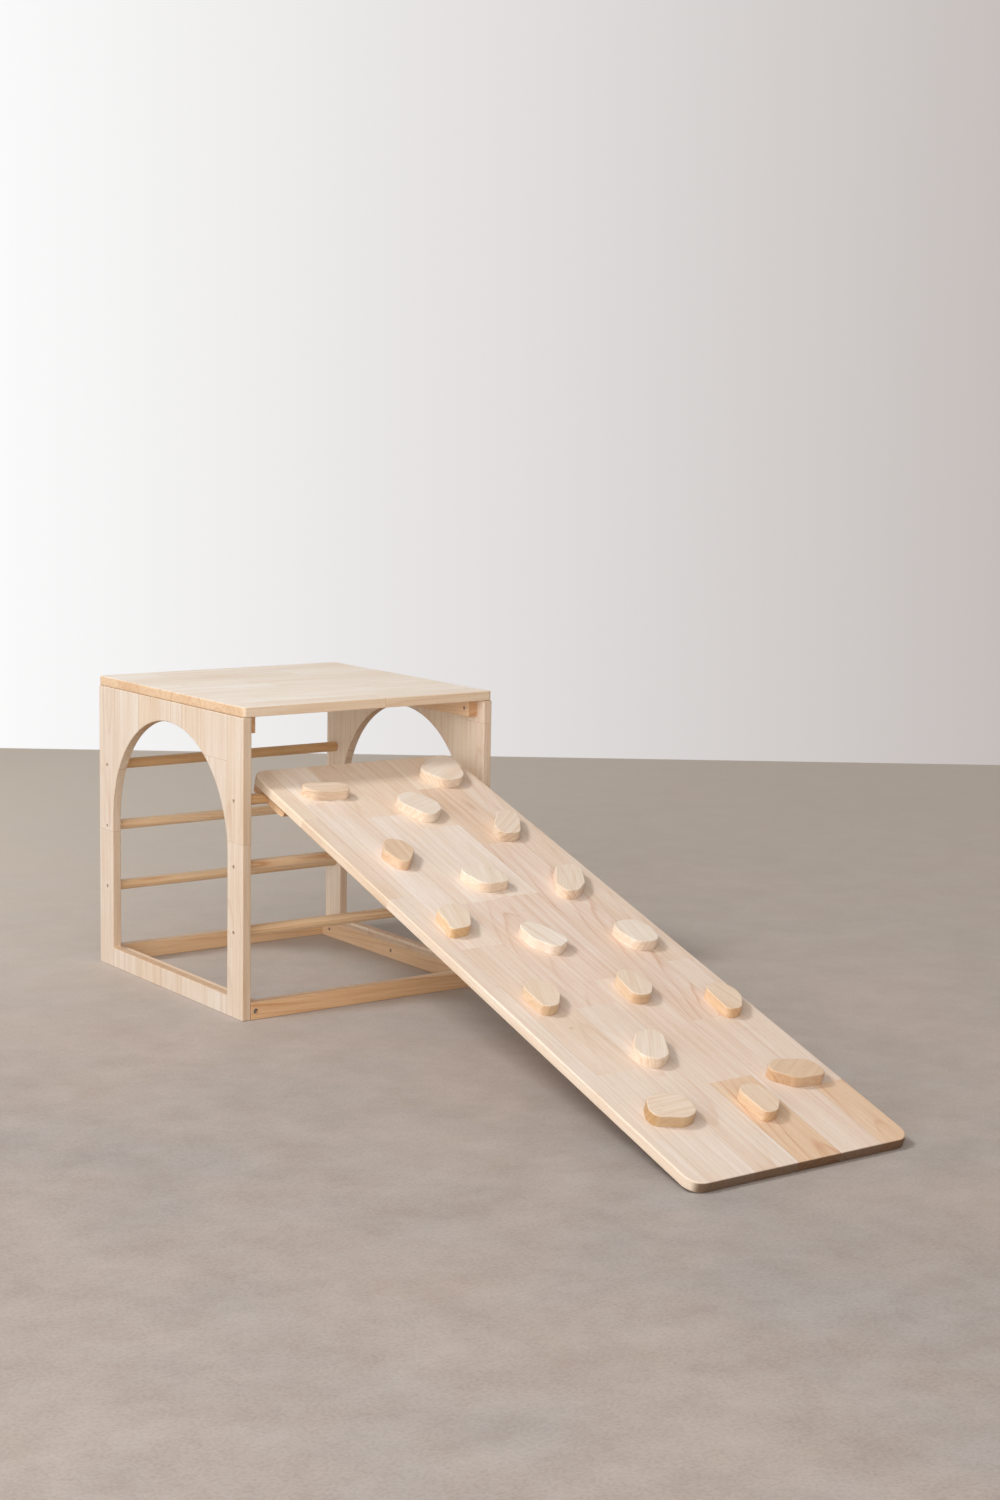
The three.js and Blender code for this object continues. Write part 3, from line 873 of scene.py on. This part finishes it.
def on_ramp(x, v, w):
    """A point of the ramp, across from its middle, up along it and out of it from the hinge."""
    return HINGE + Matrix.Rotation(TILT, 3, "X") @ Vector((x, v, w))


low = (-RAMP_WIDTH / 2, -foot, SEAT)
high = (RAMP_WIDTH / 2, RAMP_OVERHANG, SEAT + RAMP_THICKNESS)
board = block("ramp_board_wood", low, high)
round_corners(board, RAMP_CORNER_RADIUS, 12)
ease(board, RAMP_EASE, 4)
place(board, HINGE, RAMP_TURN)

# Painted light: the pieces at the ramp's upper end are paler, against the shadow that the top board
# casts there.
PALE, CREAM, BLUSH, WARM = "EFE4DC", "EEE0D6", "EEDED4", "ECDDD0"
FAIR_PAINTED_LIGHT, TAN_PAINTED_LIGHT, HONEY, ORANGE = "F5EADE", "F2E4D7", "EBD8C8", "EBD2BA"
CLEAR, FAIREST_PAINTED_LIGHT = "F4EAE3", "FDF5EC"
# Each stave from the foot up: where a piece starts, its colour and how strongly its rings show
RAMP_STAVES = [
    [[0, PALE, 0.15], [839, WARM, 0.35], [1129, FAIR_PAINTED_LIGHT, 0.3]],
    [[0, PALE, 0.15], [282, WARM, 0.3], [450, CREAM, 0.15], [550, WARM, 0.3], [665, CLEAR, 0.1],
     [1184, FAIREST_PAINTED_LIGHT, 0.3]],
    [[0, PALE, 0.25], [459, BLUSH, 0.45], [800, CLEAR, 0.2], [1114, TAN_PAINTED_LIGHT, 0.25]],
    [[0, ORANGE, 0.7], [217, CREAM, 0.1], [527, BLUSH, 0.4], [804, CLEAR, 0.15], [1060, TAN_PAINTED_LIGHT, 0.25]],
    [[0, CREAM, 0.15], [377, BLUSH, 0.6], [979, HONEY, 0.4], [1199, FAIR_PAINTED_LIGHT, 0.3]],
    [[0, ORANGE, 0.5], [162, CREAM, 0.15], [545, WARM, 0.3], [1270, FAIREST_PAINTED_LIGHT, 0.4]],
]
wood = pine(
    "edge_glued_pine_ramp",
    on_ramp(-RAMP_WIDTH / 2, -foot, SEAT + RAMP_THICKNESS),
    RAMP_TURN,
    SEEDS["ramp"],
    staves=(STAVE_WIDTH, RAMP_LENGTH / MM, 52.5),
    layout=RAMP_STAVES,
    knots=[(352, 1122, 5, 20, 0.4), (75, 412, 4, 5, 0.35)],
    edge_shade="FFFDF6",
    # painted shade: the foot's end grain is darker, partly its own colour and partly the shade of a
    # face that looks down toward the floor
    end_shade="867669",
    end_amount=1,
)
dress(board, "ramp", "ramp_wood", wood, "ramp_board")

for i, (across, along, grain, tone, figure, side_tone_and_shade, corners) in enumerate(HOLDS):
    node = f"hold_{i + 1:02d}"
    outline = rounded([(x * MM, y * MM) for x, y in corners], HOLD_CORNER_RADIUS)
    hold = plate(f"{node}_wood", outline, HOLD_THICKNESS)
    pick(hold, "FACE", lambda normal: normal.z > FLAT)
    bpy.ops.mesh.region_to_loop()
    bpy.ops.mesh.bevel(offset=HOLD_EASE, segments=4, affect="EDGES")
    done()
    x, v = (across - 0.5) * RAMP_WIDTH, along * RAMP_LENGTH - foot
    base = SEAT + RAMP_THICKNESS + FIT_GAP
    place(hold, (x, v, base))
    place(hold, HINGE, RAMP_TURN)
    turn = Matrix.Rotation(TILT, 3, "X") @ Matrix.Rotation(-math.radians(grain), 3, "Z")
    # the sawn sides take their own tone, with painted shade in the darker ones
    wood = pine(
        f"sawn_pine_{node}",
        on_ramp(x, v, base + HOLD_THICKNESS),
        turn.to_euler(),
        SEEDS["hold"] + i,
        HOLD_TONES,
        tone,
        figure=0.55 * figure,
        spacing=8,
        edge_shade=side_tone_and_shade,
        end_shade=side_tone_and_shade,
    )
    dress(hold, "ramp", "hold_wood", wood, node)

hook_top = SEAT - FIT_GAP
tip = (HOOK_TIP_RADIUS - HOOK_DOWN, HOOK_TIP_RADIUS - HOOK_LIP)
heel = (HOOK_UP - HOOK_HEEL_RADIUS, HOOK_HEEL_RADIUS - HOOK_LIP)
hook_outline = (
    [(HOOK_UP, hook_top), (-HOOK_DOWN, hook_top)]
    + arc(tip, HOOK_TIP_RADIUS, HOOK_TIP_RADIUS, 180, 270, 8)
    + [(-NOTCH_RADIUS, -HOOK_LIP)]
    + arc((0, 0), NOTCH_RADIUS, NOTCH_RADIUS, 180, 0, 24)
    + [(NOTCH_RADIUS, -HOOK_LIP)]
    + arc(heel, HOOK_HEEL_RADIUS, HOOK_HEEL_RADIUS, -90, 0, 6)
)
for i, (side, inward) in enumerate(SIDES):
    node = f"ramp_hook_{side}"
    hook = plate(f"{node}_wood", hook_outline, HOOK_THICKNESS)
    ease(hook, HOOK_EASE, 2)
    middle = inward * (HOOK_INSET + HOOK_THICKNESS / 2 - RAMP_WIDTH / 2)
    place(hook, (middle - HOOK_THICKNESS / 2, 0, 0), FACING_X)
    place(hook, HINGE, RAMP_TURN)
    name, seed = f"planed_pine_{node}", SEEDS["hook"] + i
    wood = pine(name, on_ramp(middle, 0, 0), RAMP_TURN, seed, BATTEN_TONES)
    dress(hook, "ramp", "batten_wood", wood, node)

# ---------------------------------------------------------------- stage

CAMERA_PLACE = (-2.4208, -3.42315, 1.1215)
CAMERA_AZIMUTH = math.radians(35.9605)
CAMERA_DROP = math.radians(8.2282)
CAMERA_ROLL = math.radians(1.0333)
SENSOR_WIDTH = 36
FOCAL_LENGTH = 58.885

camera = bpy.data.cameras.new("camera")
camera.sensor_width = SENSOR_WIDTH
camera.lens = FOCAL_LENGTH
camera.clip_end = 60  # metres, past the far edge of the floor
seen_from = bpy.data.objects.new("camera", camera)
bpy.context.scene.collection.objects.link(seen_from)
turned = Euler((math.pi / 2 - CAMERA_DROP, 0, -CAMERA_AZIMUTH)).to_matrix()
turned = turned @ Matrix.Rotation(CAMERA_ROLL, 3, "Z")
seen_from.matrix_world = Matrix.Translation(CAMERA_PLACE) @ turned.to_4x4()
bpy.context.scene.camera = seen_from


def floated_concrete():
    """Concrete floated flat by hand: soft clouds of tone, the marks of the float, fine grit and
    painted window light.
    """
    material, tree = blank("floated_concrete")
    spot = add(tree, "TexCoord").outputs["Object"]
    # clouds of about half a metre
    cloud = {"Vector": spot, "Scale": 1.7, "Detail": 6, "Roughness": 0.62}
    stops = [(0.35, linear("B1ACAA")), (0.65, linear("BDB1AB"))]
    tint = add(tree, "ValToRGB", {0: add(tree, "TexNoise", cloud)}, stops).outputs[0]
    # float marks of about a hand's width
    marks = {"Vector": spot, "Scale": 9, "Detail": 8, "Roughness": 0.72}
    marks = add(tree, "TexNoise", marks)
    amount = add(tree, "MapRange", {0: marks, 1: 0.35, 2: 0.65, 3: 0, 4: 0.9})
    tint = shade(tree, tint, amount, "EBE7E4")
    # grit of 5 mm, coarser than real sand so that it shows from here
    grit = add(tree, "TexNoise", {"Vector": spot, "Scale": 190, "Detail": 2})
    amount = add(tree, "MapRange", {0: grit, 1: 0.4, 2: 0.7, 3: 0, 4: 0.8})
    tint = shade(tree, tint, amount, "F0ECE8")
    # painted light: the floor is paler toward the far left, where the window is, and toward the far
    # right
    for direction, first, last in (((-0.5, 0.87, 0), 0.6, 2.4), ((0.8, 0.6, 0), -0.8, 4.5)):
        along = add(tree, "VectorMath", {0: spot, 1: direction}, operation="DOT_PRODUCT")
        painted_window_light = add(tree, "MapRange", {0: along.outputs["Value"], 1: first, 2: last})
        tint = shade(tree, tint, painted_window_light, "DDD4CA", "MIX")
    bump = add(tree, "Bump", {"Strength": 0.15, "Distance": 1 * MM, "Height": marks})
    links = {"Base Color": tint, "Roughness": 0.7, "Specular IOR Level": 0.2, "Normal": bump}
    add(tree, "OutputMaterial", {"Surface": add(tree, "BsdfPrincipled", links)})
    return material


# The floor ends behind the object in a straight line, past which the pale surroundings show.
FLOOR_FAR = 3.42
FLOOR_SIDE = 16.0
FLOOR_TURN = math.radians(0.4) - CAMERA_AZIMUTH
bpy.ops.mesh.primitive_plane_add(size=1)
floor = named("floor")
floor.scale = (2 * FLOOR_SIDE, FLOOR_FAR + FLOOR_SIDE, 1)
settle(floor)
place(floor, (0, (FLOOR_FAR - FLOOR_SIDE) / 2, 0))
place(floor, (0, 0, 0), (0, 0, FLOOR_TURN))
floor.data.materials.append(floated_concrete())

AIM = Vector((0, 0.1, 0.25))  # near the middle of the object


def lamp(name, at, size, watts, colour):
    """A soft square lamp that faces the object, with its place and size in metres."""
    light = bpy.data.lights.new(name, "AREA")
    light.size = size
    light.energy = watts
    light.color = linear(colour)[:3]
    holder = bpy.data.objects.new(name, light)
    bpy.context.scene.collection.objects.link(holder)
    holder.location = at
    holder.rotation_euler = (AIM - Vector(at)).to_track_quat("-Z", "Y").to_euler()
    holder.visible_camera = False


# A window high on the left, and what pale walls throw back from the left, the side and the front
lamp("window", (-4.6, 0.7, 5.4), 1.0, 226, "FFFEFC")
lamp("left_fill", (-4.2, -2.8, 4.6), 4.0, 69, "FFFBF7")
lamp("side_fill", (-5.4, -1.6, 1.9), 3.0, 80, "FFFBF7")
lamp("front_fill", (-3.1, -5.1, 2.1), 3.0, 100, "FFFAF4")

# The eye and the gloss see a pale wall, brighter toward the window. All else gets even light.
world = bpy.data.worlds.new("surroundings")
bpy.context.scene.world = world
world.use_nodes = True
tree = world.node_tree
tree.nodes.clear()
spot = add(tree, "TexCoord").outputs["Generated"]
toward = add(tree, "VectorMath", {0: spot, 1: (-0.8, 0.6, 0)}, operation="DOT_PRODUCT")
toward = add(tree, "MapRange", {0: toward.outputs["Value"], 1: -0.2, 2: 0.22})
wall = add(tree, "ValToRGB", {0: toward}, [(0, linear("C3BBB8")), (1, linear("FBFBFB"))])
rays = add(tree, "LightPath").outputs
shown = {0: rays["Is Camera Ray"], 1: rays["Is Glossy Ray"]}
shown = add(tree, "Math", shown, operation="MAXIMUM")
around = add(tree, "Background", {"Color": linear("FFF5EA"), "Strength": 0.32})
backdrop = add(tree, "Background", {"Color": wall, "Strength": 1})
both = add(tree, "MixShader", {0: shown, 1: around, 2: backdrop})
add(tree, "OutputWorld", {"Surface": both})

bpy.context.scene.view_settings.view_transform = "Standard"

• **Short problem**: Beginning at the first line above, repeat exactly until the line containing "place(board, HINGE, RAMP_TURN)", which is included.

• **The completed task**:
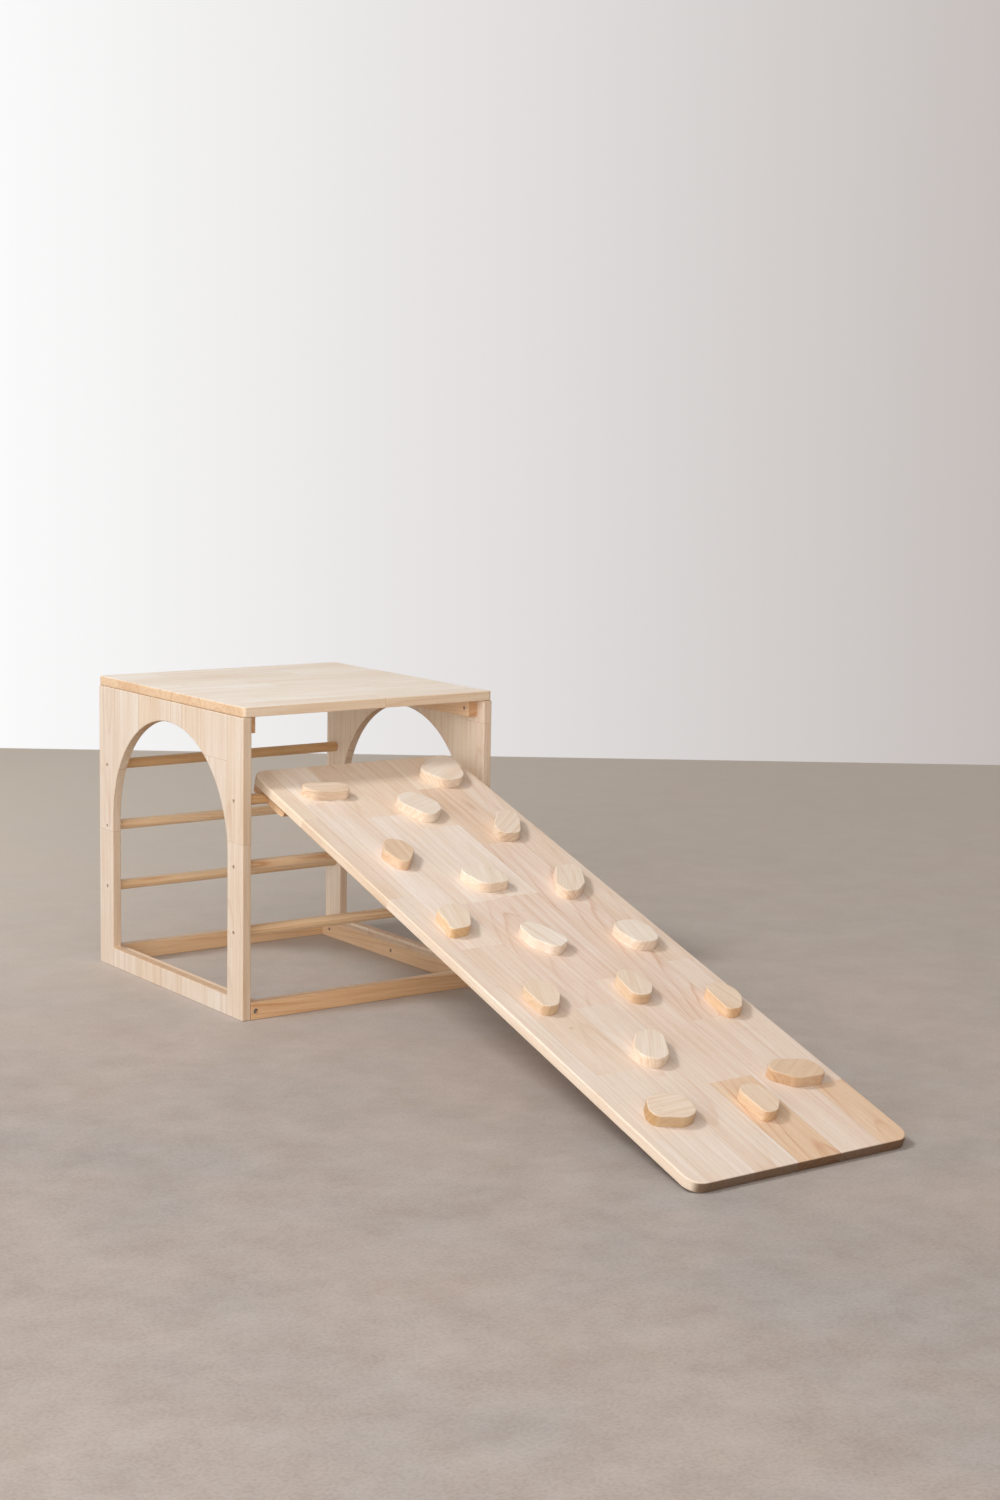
The three.js and Blender code for this object continues. Write part 3, from line 873 of scene.py on. This part finishes it.
def on_ramp(x, v, w):
    """A point of the ramp, across from its middle, up along it and out of it from the hinge."""
    return HINGE + Matrix.Rotation(TILT, 3, "X") @ Vector((x, v, w))


low = (-RAMP_WIDTH / 2, -foot, SEAT)
high = (RAMP_WIDTH / 2, RAMP_OVERHANG, SEAT + RAMP_THICKNESS)
board = block("ramp_board_wood", low, high)
round_corners(board, RAMP_CORNER_RADIUS, 12)
ease(board, RAMP_EASE, 4)
place(board, HINGE, RAMP_TURN)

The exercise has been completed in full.